The democratization of everything
How cool is that? There are problems of course. There needs to be some protection for the crowdsourced workers. Check out this podcast ( by David Alan Grier: A bill of Rights) for a good overview on the rights of the CS community http://bit.ly/jYGHzk from the http://dailycrowdsource.com
Friday, April 29, 2011
For the next generation of creatives and the current one.
A hot shop? Sure. Get your book together and try and get a job in one. No luck? Hit up the crowdsouring communities. If you’re persistent and talented you’ll at least get to work on some cool briefs, build your portfolio and even take home some big prize money.

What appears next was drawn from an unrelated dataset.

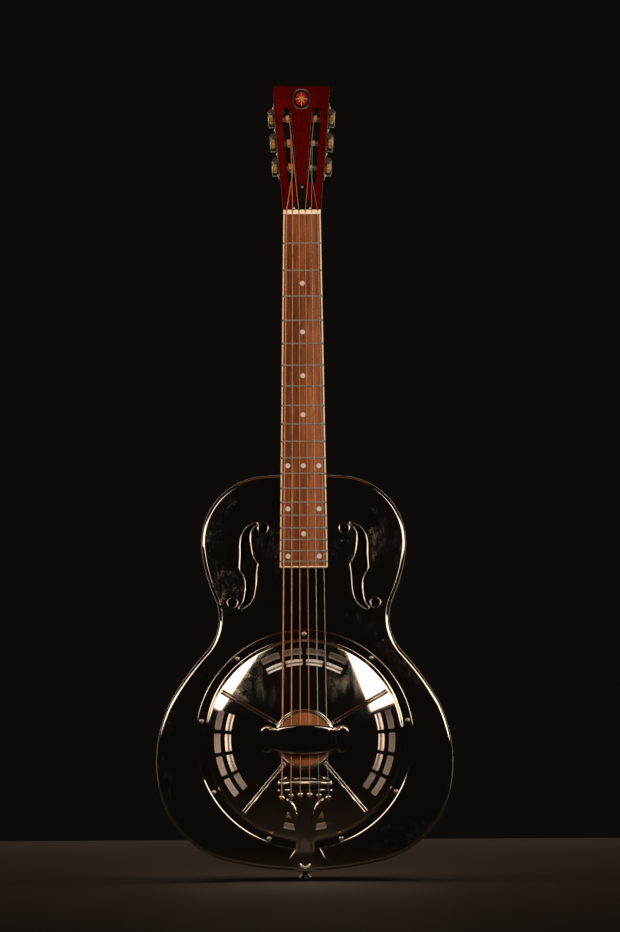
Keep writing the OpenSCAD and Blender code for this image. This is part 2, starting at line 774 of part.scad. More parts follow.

For the more "mature" creatives who run their own careers ( read: freelance, out-sourced, downsized out or fired) it's a chance to stay current and mix it up with some emerging talent.
To Curate or not to curate.
Crowds can run wild when unchecked. They don’t necessarily generate the best solutions that way for either wacky or serious creative briefs. The Client Critique however can be painfully unhelpful. This is when seasoned creative professionals really miss the suits. I do like the “gated” community, where only professionals are allowed in after a portfolio review. I don’t like them if they don’t let me in though. (I’ve been let in so far, just so you know).
In the middle of the wild and woolly crowd is where the action is. With only professionals playing the game tends to be the same. A good brief will yield only a handful of truly remarkable solutions with a lot of repetition and similarities. In a mixed crowd you’ll likely see a wider range of thinking, with a lot of “missteps”; ideas way off brief, or not fully hatched.
The more you fiddle with the crowdsource agency and filter it’s output (from the crowd to the client) the more it starts to look like a traditional shop, except for the size of the creative department. Is this the right direction?